● **Data section**:
= = = =

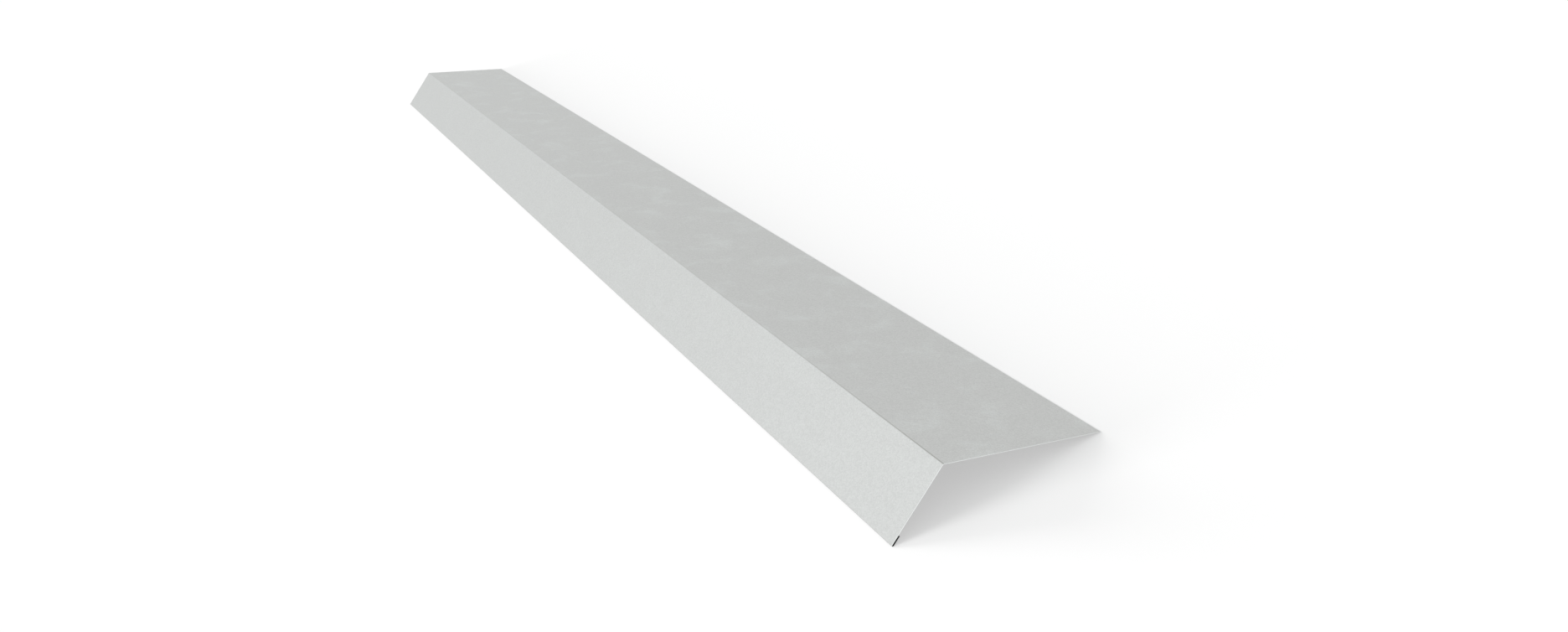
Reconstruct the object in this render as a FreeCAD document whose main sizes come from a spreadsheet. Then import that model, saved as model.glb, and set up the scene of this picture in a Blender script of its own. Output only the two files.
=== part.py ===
"""Eaves flashing: one strip of galvanised steel sheet, bent once and hemmed along its drip edge.

The top flange lies on the roof deck, and the front flange leans out over the fascia and gutter.
The front flange's lower edge is folded back behind it in an open hem, which stiffens it and rounds the drip edge.
The strip is stored as it lies unheld on a floor: on the round of its hem and on the free edge of its top flange.

Frame: +X along the strip, +Z up, the front flange towards -Y.
The origin is on the floor, midway between the ends and midway across the strip.
All sizes are in millimetres and degrees.
"""

import FreeCAD, Part
import math
import os

import Sketcher

# Driving dimensions, one cell each
DIMENSIONS = [
    ("strip_length", 2000.0),
    ("top_width", 150.0),
    ("front_width", 75.0),
    ("flange_angle", 125.0),
    ("sheet_thickness", 0.5),
    ("bend_radius", 1.0),
    ("hem_width", 10.0),
    ("hem_gap", 1.0),
]

# Sketch indices of the parts of the section, in order round the outline
(
    TOP_FACE,
    FREE_EDGE,
    TOP_UNDERSIDE,
    BEND_INSIDE,
    FRONT_BACK,
    FOLD_INSIDE,
    HEM_INSIDE,
    HEM_EDGE,
    HEM_BACK,
    FOLD_OUTSIDE,
    FRONT_FACE,
    BEND_OUTSIDE,
) = range(12)
START, END, CENTRE = 1, 2, 3
ORIGIN = (-1, 1)


def make_sheet(doc):
    """Makes the spreadsheet of driving dimensions."""
    sheet = doc.addObject("Spreadsheet::Sheet", "Dimensions")
    for row, (name, value) in enumerate(DIMENSIONS, start=1):
        sheet.set(f"A{row}", name)
        sheet.set(f"B{row}", str(value))
        sheet.setAlias(f"B{row}", name)
    doc.recompute()
    return sheet


def plane_of(body, role):
    """Finds one of a body's own origin planes by its role."""
    return next(f for f in body.Origin.OriginFeatures if f.Role == role)


class Section:
    """Places in the bent section, worked out from the driving dimensions.

    The apex, where the outer faces of the two flanges would meet, is at (0, 0).
    The top flange runs along +u with its upper face at v = 0.
    """

    def __init__(self, sheet):
        self.thickness = sheet.sheet_thickness
        self.top_width = sheet.top_width
        turn = math.radians(180.0 - sheet.flange_angle)
        self.turn = turn
        self.down = FreeCAD.Vector(-math.cos(turn), -math.sin(turn), 0)
        self.inward = FreeCAD.Vector(math.sin(turn), -math.cos(turn), 0)
        self.bend_inner = sheet.bend_radius
        self.bend_outer = sheet.bend_radius + self.thickness
        self.setback = self.bend_outer * math.tan(turn / 2)
        self.fold_inner = sheet.hem_gap / 2
        self.fold_outer = self.fold_inner + self.thickness
        self.fold_start = sheet.front_width - self.fold_outer
        self.hem_start = sheet.front_width - sheet.hem_width
        self.bend_centre = FreeCAD.Vector(self.setback, -self.bend_outer, 0)
        self.fold_centre = self.on_front(self.fold_start, self.fold_outer)

    def on_front(self, along, depth):
        """A point of the front flange: so far down from the apex, and so far in from its outer face."""
        return self.down * along + self.inward * depth

    def resting_tilt(self):
        """The turn, in radians, that brings the hem's round and the top flange's free edge to one level.

        With the tilt a, the fold's centre and the free edge's lower corner differ in height by
        across * sin(a) - drop * cos(a), which has to equal the fold's outer radius.
        """
        across = self.top_width - self.fold_centre.x
        drop = -self.thickness - self.fold_centre.y
        reach = math.hypot(across, drop)
        return math.atan2(drop, across) + math.asin(self.fold_outer / reach)

    def resting_placement(self):
        """The placement that lays the strip on the floor, centred across its width."""
        tilt = self.resting_tilt()
        turned = FreeCAD.Rotation(FreeCAD.Vector(1, 0, 0), -math.degrees(tilt))
        fold = turned.multVec(FreeCAD.Vector(0, self.fold_centre.x, self.fold_centre.y))
        free_edge = turned.multVec(FreeCAD.Vector(0, self.top_width, 0))
        middle = (fold.y - self.fold_outer + free_edge.y) / 2
        return FreeCAD.Placement(FreeCAD.Vector(0, -middle, self.fold_outer - fold.z), turned)


def arc(centre, radius, first, last):
    """An arc drawn anticlockwise between two angles, in radians."""
    circle = Part.Circle(centre, FreeCAD.Vector(0, 0, 1), radius)
    return Part.ArcOfCircle(circle, first, last)


def add_outline(sketch, section):
    """Draws the closed outline of the bent sheet: eight straight runs and four arcs."""
    thickness = section.thickness
    quarter = math.pi / 2
    face_angle = quarter + section.turn
    back_angle = face_angle + math.pi
    free_top = FreeCAD.Vector(section.top_width, 0, 0)
    free_bottom = FreeCAD.Vector(section.top_width, -thickness, 0)
    bend_top = FreeCAD.Vector(section.setback, 0, 0)
    bend_under = FreeCAD.Vector(section.setback, -thickness, 0)
    hem_depth = thickness + 2 * section.fold_inner
    fold_start, hem_start = section.fold_start, section.hem_start
    outline = [
        Part.LineSegment(bend_top, free_top),
        Part.LineSegment(free_top, free_bottom),
        Part.LineSegment(free_bottom, bend_under),
        arc(section.bend_centre, section.bend_inner, quarter, face_angle),
        Part.LineSegment(
            section.on_front(section.setback, thickness),
            section.on_front(fold_start, thickness),
        ),
        arc(section.fold_centre, section.fold_inner, face_angle, back_angle),
        Part.LineSegment(
            section.on_front(fold_start, hem_depth),
            section.on_front(hem_start, hem_depth),
        ),
        Part.LineSegment(
            section.on_front(hem_start, hem_depth),
            section.on_front(hem_start, hem_depth + thickness),
        ),
        Part.LineSegment(
            section.on_front(hem_start, hem_depth + thickness),
            section.on_front(fold_start, hem_depth + thickness),
        ),
        arc(section.fold_centre, section.fold_outer, face_angle, back_angle),
        Part.LineSegment(
            section.on_front(fold_start, 0),
            section.on_front(section.setback, 0),
        ),
        arc(section.bend_centre, section.bend_outer, quarter, face_angle),
    ]
    sketch.addGeometry(outline, False)


def join_outline(sketch):
    """Ties the outline together: shared corners, smooth bends, and flanges that keep one thickness."""
    for one, one_end, other, other_end in (
        (TOP_FACE, END, FREE_EDGE, START),
        (FREE_EDGE, END, TOP_UNDERSIDE, START),
        (HEM_INSIDE, END, HEM_EDGE, START),
        (HEM_EDGE, END, HEM_BACK, START),
        (BEND_INSIDE, CENTRE, BEND_OUTSIDE, CENTRE),
        (FOLD_INSIDE, CENTRE, FOLD_OUTSIDE, CENTRE),
    ):
        sketch.addConstraint(Sketcher.Constraint("Coincident", one, one_end, other, other_end))
    for one, one_end, other, other_end in (
        (TOP_UNDERSIDE, END, BEND_INSIDE, START),
        (BEND_INSIDE, END, FRONT_BACK, START),
        (FRONT_BACK, END, FOLD_INSIDE, START),
        (FOLD_INSIDE, END, HEM_INSIDE, START),
        (HEM_BACK, END, FOLD_OUTSIDE, END),
        (FOLD_OUTSIDE, START, FRONT_FACE, START),
        (FRONT_FACE, END, BEND_OUTSIDE, END),
        (BEND_OUTSIDE, START, TOP_FACE, START),
    ):
        sketch.addConstraint(Sketcher.Constraint("Tangent", one, one_end, other, other_end))
    sketch.addConstraint(Sketcher.Constraint("Horizontal", TOP_FACE))
    sketch.addConstraint(Sketcher.Constraint("Horizontal", TOP_UNDERSIDE))
    sketch.addConstraint(Sketcher.Constraint("Vertical", FREE_EDGE))
    sketch.addConstraint(Sketcher.Constraint("Parallel", FRONT_BACK, FRONT_FACE))
    sketch.addConstraint(Sketcher.Constraint("Parallel", HEM_INSIDE, FRONT_FACE))
    sketch.addConstraint(Sketcher.Constraint("Parallel", HEM_BACK, FRONT_FACE))
    sketch.addConstraint(Sketcher.Constraint("Perpendicular", HEM_EDGE, FRONT_FACE))
    sketch.addConstraint(Sketcher.Constraint("PointOnObject", *ORIGIN, TOP_FACE))
    sketch.addConstraint(Sketcher.Constraint("PointOnObject", *ORIGIN, FRONT_FACE))


def size_outline(sketch, section):
    """Sizes the outline from the spreadsheet's cells."""
    fold_outer = "(Dimensions.hem_gap / 2 + Dimensions.sheet_thickness)"
    sized = (
        (
            "top_width",
            Sketcher.Constraint("DistanceX", *ORIGIN, TOP_FACE, END, section.top_width),
            "Dimensions.top_width",
        ),
        (
            "sheet_thickness",
            Sketcher.Constraint("Distance", FREE_EDGE, section.thickness),
            "Dimensions.sheet_thickness",
        ),
        (
            "bend_radius",
            Sketcher.Constraint("Radius", BEND_INSIDE, section.bend_inner),
            "Dimensions.bend_radius",
        ),
        (
            "fold_radius",
            Sketcher.Constraint("Radius", FOLD_INSIDE, section.fold_inner),
            "Dimensions.hem_gap / 2",
        ),
        (
            "front_to_fold",
            Sketcher.Constraint("Distance", *ORIGIN, FRONT_FACE, START, section.fold_start),
            f"Dimensions.front_width - {fold_outer}",
        ),
        (
            "hem_flat",
            Sketcher.Constraint("Distance", HEM_BACK, section.fold_start - section.hem_start),
            f"Dimensions.hem_width - {fold_outer}",
        ),
        (
            "flange_turn",
            Sketcher.Constraint("Angle", TOP_FACE, START, FRONT_FACE, START, section.turn),
            "180 - Dimensions.flange_angle",
        ),
    )
    for name, constraint, formula in sized:
        index = sketch.addConstraint(constraint)
        sketch.renameConstraint(index, name)
        sketch.setExpression(f"Constraints.{name}", formula)


def make_flashing(doc, section):
    """Makes the strip: its bent section in a sketch, padded both ways to the strip's length."""
    body = doc.addObject("PartDesign::Body", "eaves_flashing")
    body.Label = "eaves_flashing"
    sketch = body.newObject("Sketcher::SketchObject", "bent_section")
    sketch.AttachmentSupport = [(plane_of(body, "YZ_Plane"), "")]
    sketch.MapMode = "FlatFace"
    add_outline(sketch, section)
    join_outline(sketch)
    size_outline(sketch, section)
    doc.recompute()
    pad = body.newObject("PartDesign::Pad", "strip")
    pad.Profile = sketch
    pad.Midplane = True
    pad.setExpression("Length", "Dimensions.strip_length")
    body.Tip = pad
    body.Placement = section.resting_placement()
    doc.recompute()
    return body


def check_document(doc):
    """Stops if any object of the document failed to rebuild."""
    failed = [o.Name for o in doc.Objects if {"Invalid", "Error"} & set(o.State)]
    if failed:
        raise RuntimeError(f"these objects failed: {failed}")


def main():
    doc = FreeCAD.newDocument("eaves_flashing")
    sheet = make_sheet(doc)
    section = Section(sheet)
    flashing = make_flashing(doc, section)
    check_document(doc)
    shape = flashing.Shape
    if shape.isNull() or not shape.isValid() or len(shape.Solids) != 1:
        raise RuntimeError(f"{flashing.Label} isn't one valid solid")
    box = shape.BoundBox
    tilt = math.degrees(section.resting_tilt())
    print(f"{flashing.Label}: volume {shape.Volume:.0f} mm3, top flange sloping {tilt:.3f} degrees")
    print(f"along {box.XMin:.3f} to {box.XMax:.3f}, across {box.YMin:.3f} to {box.YMax:.3f} mm")
    print(f"height {box.ZMin:.3f} to {box.ZMax:.3f} mm")
    os.makedirs("parts", exist_ok=True)
    shape.exportStep(f"parts/{flashing.Label}.step")


main()
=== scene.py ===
"""Looks of a galvanised steel eaves flashing: one bent strip with an open hem along its drip edge.

The strip is one sheet. Its section is walked from the top flange's free edge, round the bend, down the front
flange and round the hem's fold, and carried along the strip as whole arrays.

Frame: metres, +X along the strip, +Z up, the front flange and its hem towards -Y.
The strip lies on the floor at z = 0, on the round of its hem and on its top flange's free edge.
"""

import logging
import math
from dataclasses import dataclass
from enum import Enum, IntEnum

import bpy
import numpy as np
from mathutils import Matrix, Vector


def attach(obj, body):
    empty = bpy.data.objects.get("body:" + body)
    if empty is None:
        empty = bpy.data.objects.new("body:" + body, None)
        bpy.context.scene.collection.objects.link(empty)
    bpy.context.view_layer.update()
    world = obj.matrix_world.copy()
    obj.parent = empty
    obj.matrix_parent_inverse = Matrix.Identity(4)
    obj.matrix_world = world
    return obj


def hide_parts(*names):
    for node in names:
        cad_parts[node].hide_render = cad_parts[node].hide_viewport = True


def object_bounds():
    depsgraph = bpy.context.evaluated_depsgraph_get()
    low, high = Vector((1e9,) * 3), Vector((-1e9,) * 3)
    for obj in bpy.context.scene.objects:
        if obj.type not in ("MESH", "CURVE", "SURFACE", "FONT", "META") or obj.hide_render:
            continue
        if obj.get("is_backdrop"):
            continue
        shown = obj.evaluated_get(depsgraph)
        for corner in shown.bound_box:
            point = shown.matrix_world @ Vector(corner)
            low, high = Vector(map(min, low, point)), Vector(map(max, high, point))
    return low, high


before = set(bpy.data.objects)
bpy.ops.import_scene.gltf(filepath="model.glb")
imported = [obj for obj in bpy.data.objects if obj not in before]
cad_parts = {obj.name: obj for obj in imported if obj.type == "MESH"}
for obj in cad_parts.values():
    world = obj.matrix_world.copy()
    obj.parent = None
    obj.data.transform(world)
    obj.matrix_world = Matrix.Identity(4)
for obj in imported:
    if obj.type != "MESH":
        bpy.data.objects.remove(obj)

LOG = logging.getLogger("eaves_flashing")
MM = 0.001
NODE = "eaves_flashing"
FLAT_MAP = "flat_sheet"

# A Mix node's sockets for colours go by number, because its number and vector sockets have the same names.
MIX_FIRST = 6
MIX_SECOND = 7
MIX_RESULT = 2

Tree = bpy.types.NodeTree
Socket = bpy.types.NodeSocket
Colour = tuple[float, float, float, float]
WHITE: Colour = (1.0, 1.0, 1.0, 1.0)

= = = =

● **Objective**: Print, please, the lines above from the very first through the one that holds "ORIGIN = (-1, 1)", both included, word for word and with nothing else.

● **Written answer**:
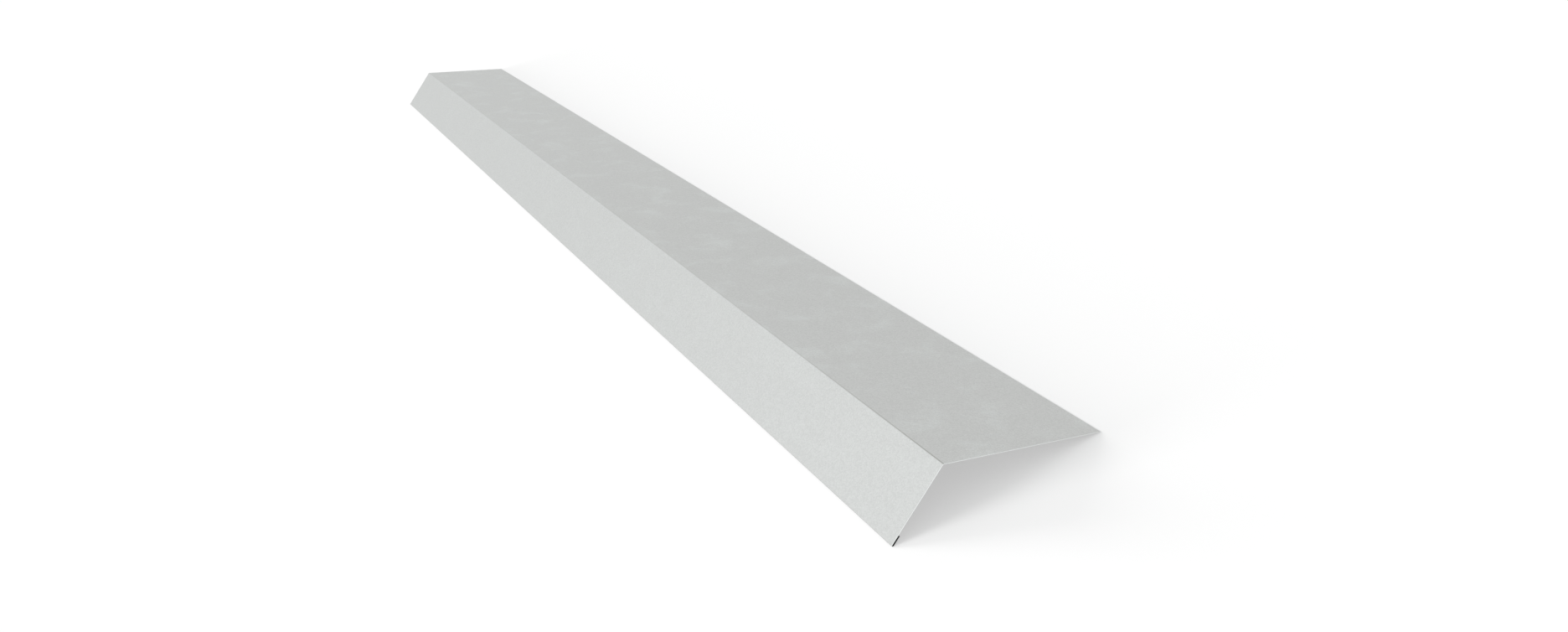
Reconstruct the object in this render as a FreeCAD document whose main sizes come from a spreadsheet. Then import that model, saved as model.glb, and set up the scene of this picture in a Blender script of its own. Output only the two files.
=== part.py ===
"""Eaves flashing: one strip of galvanised steel sheet, bent once and hemmed along its drip edge.

The top flange lies on the roof deck, and the front flange leans out over the fascia and gutter.
The front flange's lower edge is folded back behind it in an open hem, which stiffens it and rounds the drip edge.
The strip is stored as it lies unheld on a floor: on the round of its hem and on the free edge of its top flange.

Frame: +X along the strip, +Z up, the front flange towards -Y.
The origin is on the floor, midway between the ends and midway across the strip.
All sizes are in millimetres and degrees.
"""

import FreeCAD, Part
import math
import os

import Sketcher

# Driving dimensions, one cell each
DIMENSIONS = [
    ("strip_length", 2000.0),
    ("top_width", 150.0),
    ("front_width", 75.0),
    ("flange_angle", 125.0),
    ("sheet_thickness", 0.5),
    ("bend_radius", 1.0),
    ("hem_width", 10.0),
    ("hem_gap", 1.0),
]

# Sketch indices of the parts of the section, in order round the outline
(
    TOP_FACE,
    FREE_EDGE,
    TOP_UNDERSIDE,
    BEND_INSIDE,
    FRONT_BACK,
    FOLD_INSIDE,
    HEM_INSIDE,
    HEM_EDGE,
    HEM_BACK,
    FOLD_OUTSIDE,
    FRONT_FACE,
    BEND_OUTSIDE,
) = range(12)
START, END, CENTRE = 1, 2, 3
ORIGIN = (-1, 1)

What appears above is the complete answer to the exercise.